##### The input

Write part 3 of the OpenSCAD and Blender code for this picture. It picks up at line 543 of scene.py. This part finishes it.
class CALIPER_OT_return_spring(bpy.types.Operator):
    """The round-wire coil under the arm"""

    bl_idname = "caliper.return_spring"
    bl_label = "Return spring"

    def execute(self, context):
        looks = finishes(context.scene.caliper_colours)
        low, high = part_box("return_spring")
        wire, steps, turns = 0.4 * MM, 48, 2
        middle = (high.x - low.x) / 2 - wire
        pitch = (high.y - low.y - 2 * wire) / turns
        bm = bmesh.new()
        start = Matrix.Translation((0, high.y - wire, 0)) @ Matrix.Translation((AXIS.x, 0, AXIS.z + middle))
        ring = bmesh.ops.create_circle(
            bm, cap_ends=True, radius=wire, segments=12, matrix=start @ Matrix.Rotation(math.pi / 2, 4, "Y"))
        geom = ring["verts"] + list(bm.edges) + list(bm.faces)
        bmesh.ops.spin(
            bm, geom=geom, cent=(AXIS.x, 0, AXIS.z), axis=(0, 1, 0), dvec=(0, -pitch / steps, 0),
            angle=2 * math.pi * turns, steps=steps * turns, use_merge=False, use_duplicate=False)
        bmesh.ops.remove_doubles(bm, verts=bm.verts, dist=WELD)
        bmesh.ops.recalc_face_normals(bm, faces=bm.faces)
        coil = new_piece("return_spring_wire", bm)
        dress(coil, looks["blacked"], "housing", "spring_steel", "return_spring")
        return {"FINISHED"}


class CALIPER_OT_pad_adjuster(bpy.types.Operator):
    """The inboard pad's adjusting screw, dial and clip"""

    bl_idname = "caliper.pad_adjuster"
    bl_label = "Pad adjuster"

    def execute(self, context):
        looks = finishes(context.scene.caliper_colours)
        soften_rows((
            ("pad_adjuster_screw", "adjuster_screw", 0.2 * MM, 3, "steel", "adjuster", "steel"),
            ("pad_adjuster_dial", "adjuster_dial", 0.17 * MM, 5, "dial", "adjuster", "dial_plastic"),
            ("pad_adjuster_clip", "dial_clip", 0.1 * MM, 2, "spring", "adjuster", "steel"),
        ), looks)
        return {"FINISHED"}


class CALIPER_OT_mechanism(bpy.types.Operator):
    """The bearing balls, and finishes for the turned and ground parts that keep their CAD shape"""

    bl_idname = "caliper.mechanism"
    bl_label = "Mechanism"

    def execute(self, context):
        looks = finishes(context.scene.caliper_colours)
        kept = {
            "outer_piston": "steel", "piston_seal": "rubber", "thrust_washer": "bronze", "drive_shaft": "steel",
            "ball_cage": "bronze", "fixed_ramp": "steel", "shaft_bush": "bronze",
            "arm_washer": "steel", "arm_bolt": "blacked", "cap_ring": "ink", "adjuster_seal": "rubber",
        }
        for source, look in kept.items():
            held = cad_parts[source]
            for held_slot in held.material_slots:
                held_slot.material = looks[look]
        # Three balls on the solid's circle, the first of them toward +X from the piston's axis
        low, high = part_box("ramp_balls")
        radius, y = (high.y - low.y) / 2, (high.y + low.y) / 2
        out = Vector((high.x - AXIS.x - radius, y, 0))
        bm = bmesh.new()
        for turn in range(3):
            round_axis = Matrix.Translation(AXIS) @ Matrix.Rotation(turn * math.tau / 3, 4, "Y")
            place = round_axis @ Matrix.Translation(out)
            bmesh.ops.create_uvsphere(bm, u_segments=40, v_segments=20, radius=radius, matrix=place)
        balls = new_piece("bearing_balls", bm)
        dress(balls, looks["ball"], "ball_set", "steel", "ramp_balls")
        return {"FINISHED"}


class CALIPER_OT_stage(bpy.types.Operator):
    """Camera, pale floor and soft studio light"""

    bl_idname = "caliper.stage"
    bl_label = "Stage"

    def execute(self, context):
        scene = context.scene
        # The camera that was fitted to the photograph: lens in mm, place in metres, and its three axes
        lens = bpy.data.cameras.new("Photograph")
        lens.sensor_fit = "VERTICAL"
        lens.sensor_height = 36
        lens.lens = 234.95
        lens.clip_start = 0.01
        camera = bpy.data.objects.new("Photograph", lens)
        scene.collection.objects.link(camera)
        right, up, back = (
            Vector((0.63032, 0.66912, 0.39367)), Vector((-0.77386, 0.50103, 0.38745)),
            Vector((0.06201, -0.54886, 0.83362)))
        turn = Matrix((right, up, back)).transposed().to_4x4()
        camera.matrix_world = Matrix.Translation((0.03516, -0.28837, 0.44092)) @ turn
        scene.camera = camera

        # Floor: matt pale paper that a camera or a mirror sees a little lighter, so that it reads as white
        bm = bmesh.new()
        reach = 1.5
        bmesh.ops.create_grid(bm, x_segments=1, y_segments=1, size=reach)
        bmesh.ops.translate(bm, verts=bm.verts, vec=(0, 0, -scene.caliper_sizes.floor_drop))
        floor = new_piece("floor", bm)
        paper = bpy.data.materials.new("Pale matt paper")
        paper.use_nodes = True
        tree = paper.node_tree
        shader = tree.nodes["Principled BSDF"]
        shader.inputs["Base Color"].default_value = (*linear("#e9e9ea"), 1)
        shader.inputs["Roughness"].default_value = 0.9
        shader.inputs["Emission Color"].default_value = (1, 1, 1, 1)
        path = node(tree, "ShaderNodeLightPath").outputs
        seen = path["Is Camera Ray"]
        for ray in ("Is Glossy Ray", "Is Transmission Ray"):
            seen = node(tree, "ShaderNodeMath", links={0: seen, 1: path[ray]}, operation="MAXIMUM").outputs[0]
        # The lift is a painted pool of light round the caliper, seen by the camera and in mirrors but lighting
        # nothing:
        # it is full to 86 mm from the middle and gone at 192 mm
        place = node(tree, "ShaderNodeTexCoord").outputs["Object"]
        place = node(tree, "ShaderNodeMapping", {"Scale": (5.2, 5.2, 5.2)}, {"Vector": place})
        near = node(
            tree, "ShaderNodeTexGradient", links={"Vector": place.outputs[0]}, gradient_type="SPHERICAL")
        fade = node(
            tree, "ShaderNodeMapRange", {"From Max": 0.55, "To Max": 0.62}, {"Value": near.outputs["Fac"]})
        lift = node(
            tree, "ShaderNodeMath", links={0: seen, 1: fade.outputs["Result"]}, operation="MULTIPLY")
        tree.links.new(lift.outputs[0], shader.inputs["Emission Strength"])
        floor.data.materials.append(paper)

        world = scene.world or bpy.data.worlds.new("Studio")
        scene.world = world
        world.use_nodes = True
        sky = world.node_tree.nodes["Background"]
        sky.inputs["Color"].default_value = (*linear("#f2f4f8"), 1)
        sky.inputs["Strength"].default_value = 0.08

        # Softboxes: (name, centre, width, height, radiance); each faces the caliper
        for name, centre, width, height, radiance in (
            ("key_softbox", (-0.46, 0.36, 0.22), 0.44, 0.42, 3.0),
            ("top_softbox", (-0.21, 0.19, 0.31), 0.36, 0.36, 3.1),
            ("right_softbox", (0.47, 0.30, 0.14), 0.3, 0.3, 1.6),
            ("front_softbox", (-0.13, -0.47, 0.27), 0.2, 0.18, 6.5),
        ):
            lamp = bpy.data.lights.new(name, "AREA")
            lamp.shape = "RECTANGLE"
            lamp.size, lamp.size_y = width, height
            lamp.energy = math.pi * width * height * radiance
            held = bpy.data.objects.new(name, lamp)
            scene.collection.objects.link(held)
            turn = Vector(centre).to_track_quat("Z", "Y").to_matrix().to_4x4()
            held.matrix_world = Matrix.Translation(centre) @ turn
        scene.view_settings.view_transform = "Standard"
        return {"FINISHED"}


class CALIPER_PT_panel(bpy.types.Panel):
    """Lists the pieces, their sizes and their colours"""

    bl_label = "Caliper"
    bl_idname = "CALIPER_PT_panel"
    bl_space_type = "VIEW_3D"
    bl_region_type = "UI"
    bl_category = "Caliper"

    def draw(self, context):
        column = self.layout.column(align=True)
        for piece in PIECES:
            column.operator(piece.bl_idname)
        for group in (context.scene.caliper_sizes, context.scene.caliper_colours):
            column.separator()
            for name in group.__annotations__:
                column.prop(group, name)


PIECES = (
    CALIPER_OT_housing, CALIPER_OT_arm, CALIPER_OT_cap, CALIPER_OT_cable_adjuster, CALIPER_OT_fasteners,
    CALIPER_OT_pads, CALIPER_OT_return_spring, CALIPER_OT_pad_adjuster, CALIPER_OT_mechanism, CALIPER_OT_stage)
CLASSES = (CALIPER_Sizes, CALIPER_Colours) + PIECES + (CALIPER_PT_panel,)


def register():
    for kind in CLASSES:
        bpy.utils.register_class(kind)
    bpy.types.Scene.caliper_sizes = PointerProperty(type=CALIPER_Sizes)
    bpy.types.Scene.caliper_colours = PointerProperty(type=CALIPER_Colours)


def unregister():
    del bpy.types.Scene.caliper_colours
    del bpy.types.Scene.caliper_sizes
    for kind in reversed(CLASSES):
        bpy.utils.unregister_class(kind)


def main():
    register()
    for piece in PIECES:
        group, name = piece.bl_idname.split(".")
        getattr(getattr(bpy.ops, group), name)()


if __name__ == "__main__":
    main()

##########
##### The input

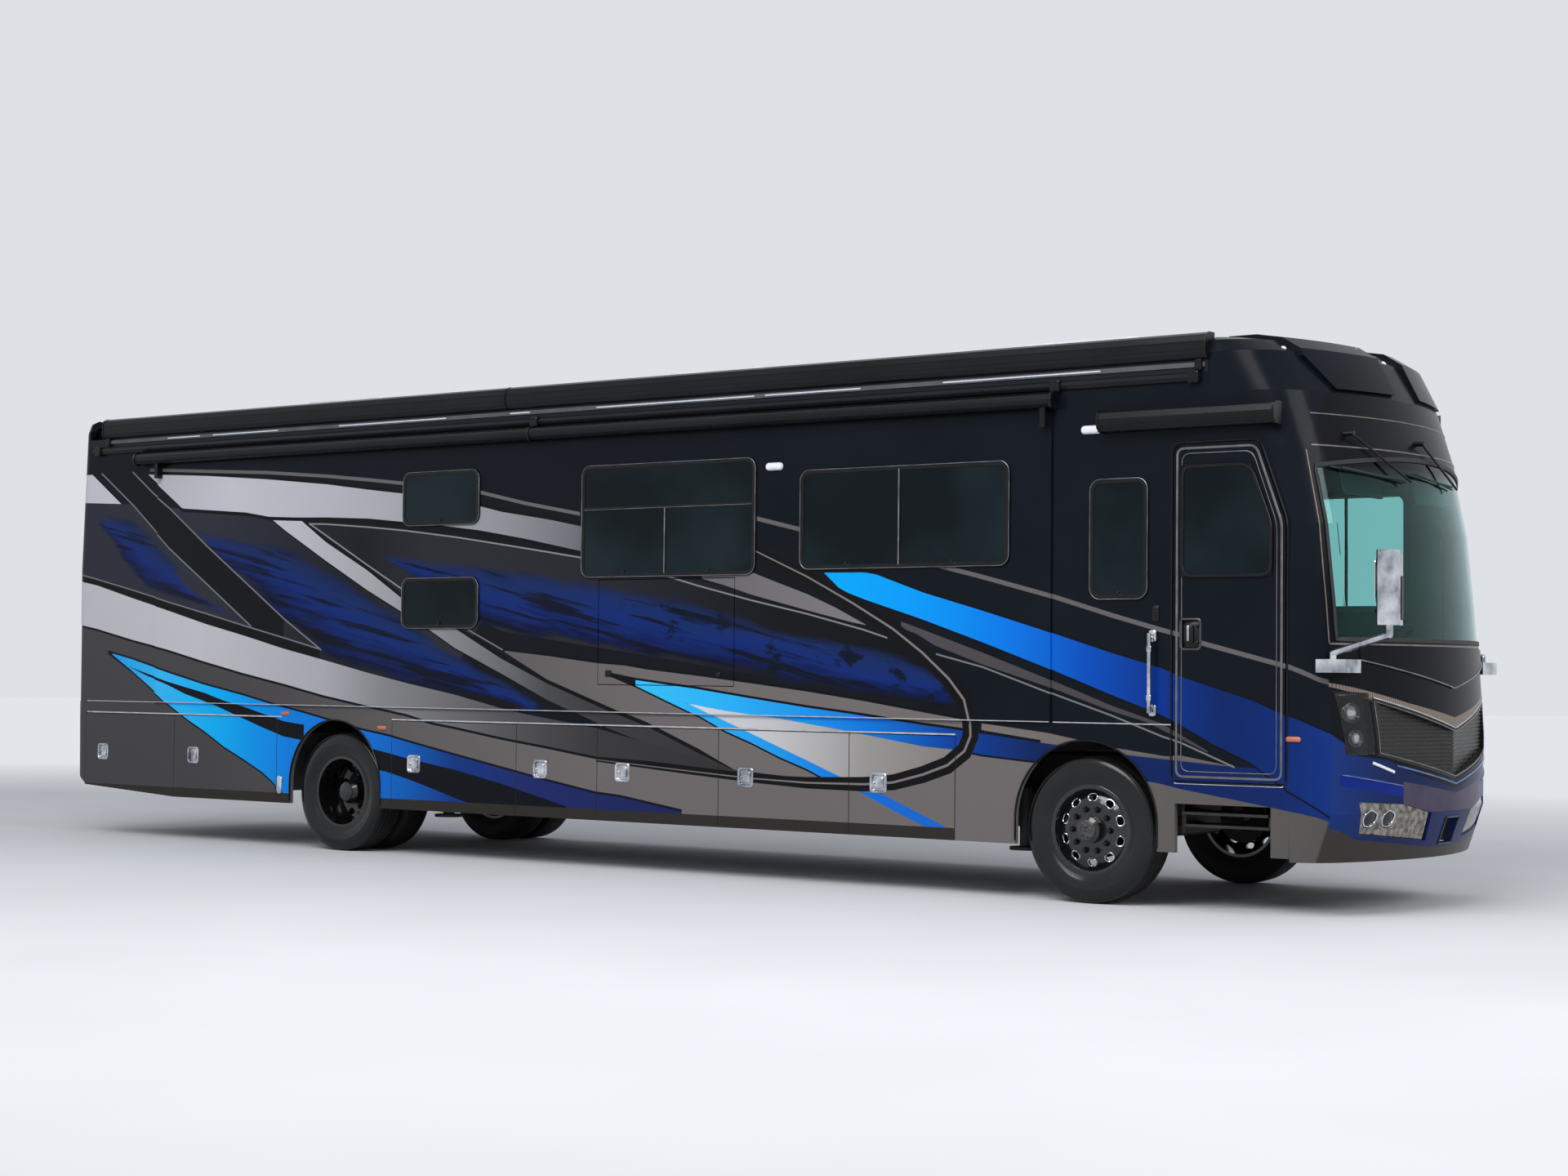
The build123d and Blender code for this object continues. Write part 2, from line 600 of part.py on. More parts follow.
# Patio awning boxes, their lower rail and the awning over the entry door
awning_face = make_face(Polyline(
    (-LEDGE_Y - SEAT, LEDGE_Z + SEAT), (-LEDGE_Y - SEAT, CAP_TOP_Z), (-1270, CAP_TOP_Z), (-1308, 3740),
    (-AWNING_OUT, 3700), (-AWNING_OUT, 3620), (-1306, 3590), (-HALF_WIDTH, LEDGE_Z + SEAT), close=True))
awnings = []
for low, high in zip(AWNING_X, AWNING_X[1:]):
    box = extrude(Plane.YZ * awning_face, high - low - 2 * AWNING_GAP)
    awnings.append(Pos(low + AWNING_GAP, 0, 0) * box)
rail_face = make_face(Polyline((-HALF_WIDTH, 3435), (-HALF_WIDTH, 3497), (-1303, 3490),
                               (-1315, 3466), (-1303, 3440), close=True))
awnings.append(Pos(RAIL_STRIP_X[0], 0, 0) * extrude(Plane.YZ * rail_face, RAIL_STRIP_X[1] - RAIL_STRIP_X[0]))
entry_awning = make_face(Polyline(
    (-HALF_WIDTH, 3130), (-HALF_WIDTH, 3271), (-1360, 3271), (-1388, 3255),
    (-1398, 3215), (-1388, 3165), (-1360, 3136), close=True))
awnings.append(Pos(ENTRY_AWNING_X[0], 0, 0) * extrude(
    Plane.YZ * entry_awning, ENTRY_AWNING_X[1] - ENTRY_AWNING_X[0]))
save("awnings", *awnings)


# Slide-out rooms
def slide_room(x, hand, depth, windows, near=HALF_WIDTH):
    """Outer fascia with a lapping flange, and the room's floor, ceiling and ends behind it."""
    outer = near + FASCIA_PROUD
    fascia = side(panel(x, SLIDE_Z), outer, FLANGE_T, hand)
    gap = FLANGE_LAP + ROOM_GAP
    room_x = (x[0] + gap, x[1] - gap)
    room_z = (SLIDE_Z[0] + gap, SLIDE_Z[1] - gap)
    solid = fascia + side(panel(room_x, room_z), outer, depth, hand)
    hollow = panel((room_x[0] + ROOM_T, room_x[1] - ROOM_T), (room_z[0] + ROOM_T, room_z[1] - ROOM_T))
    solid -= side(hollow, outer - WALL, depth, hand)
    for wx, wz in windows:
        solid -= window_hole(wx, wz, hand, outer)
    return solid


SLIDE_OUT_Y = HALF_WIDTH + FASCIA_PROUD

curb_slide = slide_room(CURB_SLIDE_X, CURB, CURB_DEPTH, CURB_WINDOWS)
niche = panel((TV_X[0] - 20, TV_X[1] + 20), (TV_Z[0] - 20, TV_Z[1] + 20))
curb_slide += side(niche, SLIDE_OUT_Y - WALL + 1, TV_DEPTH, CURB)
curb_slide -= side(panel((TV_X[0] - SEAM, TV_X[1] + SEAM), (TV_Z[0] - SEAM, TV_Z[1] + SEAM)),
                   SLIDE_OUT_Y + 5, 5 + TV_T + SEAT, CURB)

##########

■ To do: Copy out precisely the lines from the line with "Write part 3" to the line with "round-wire coil under" in the material above, including those two lines and omitting all the rest.

■ Task response:
Write part 3 of the OpenSCAD and Blender code for this picture. It picks up at line 543 of scene.py. This part finishes it.
class CALIPER_OT_return_spring(bpy.types.Operator):
    """The round-wire coil under the arm"""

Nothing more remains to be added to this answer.